These horn and sinew bows are extraordinary and the work that goes into them can only commend the craftsmanship and dedication of the maker - hats off.

It is also very interesting to get some proper numbers out and impressive ones too.

I am really conflicted about the work I do with steel bows, because they don't seem to work as well as period sources suggest they should, however after 15 years of messing about with them I cannot see where I am going particularly wrong and so far nor can anyone else (please let me know if you can see significant errors in what I do). I do however remain a little disappointed with what they do, but am left with the conclusion that what I want and what was, are two different things.
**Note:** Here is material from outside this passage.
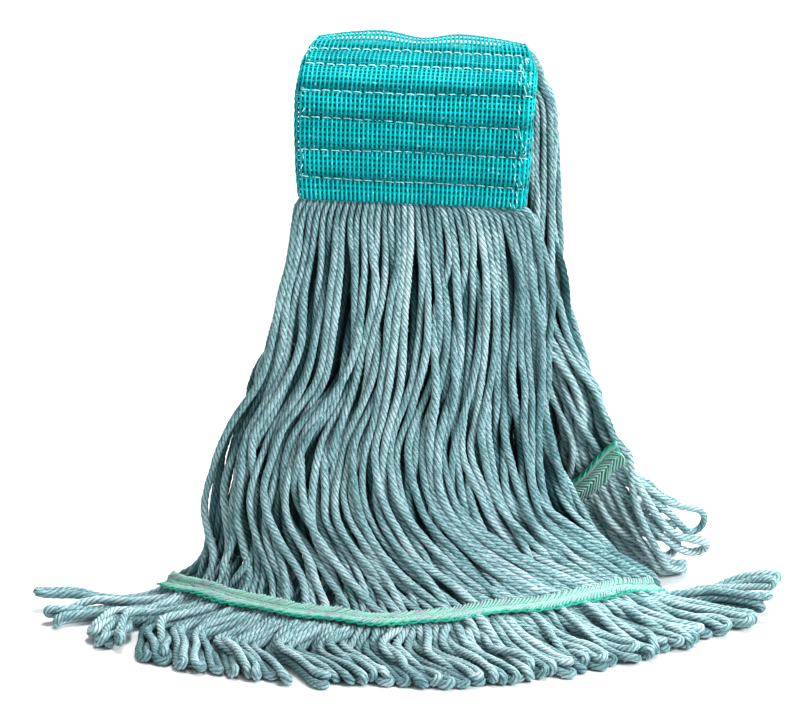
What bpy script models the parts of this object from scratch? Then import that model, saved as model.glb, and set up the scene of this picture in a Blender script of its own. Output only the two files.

I would accept that my bows will simply not be as good as the originals, when a craftsman has learned right through apprenticeship to being an experienced master, his work will be better than mine - fact. However I will accept that my work may be 10%, 20%, 30% poorer performing, but not 50%.

Payne Gallwey shot a 1200lbs steel bow 440Yds or 460yds or whatever it was. Really? Really did he? The best of the modern composite compound crossbows won't do this. I strongly suspect that like all Victorian authors he had his own agenda, his own sensationalisation's; all the arms and armour books of the late 1800's are of questionable veracity, should his book be treated any differently.

Jean Henri Chandler wrote
Quote:
Again by comparison a very powerful (144 lbs draw) English longbow reaches 160 joules so this is giving us performance clearly superior to the longbow (or most modern crossbow replicas) and a bit closer to what we would expect based on period sources or the famous Payne -Gallwey test.


The Payne Gallwey test was with a steel crossbow and this video test is with a composite and the two are vastly different beasts and cannot really be compared as like for like although they were contemporaneous.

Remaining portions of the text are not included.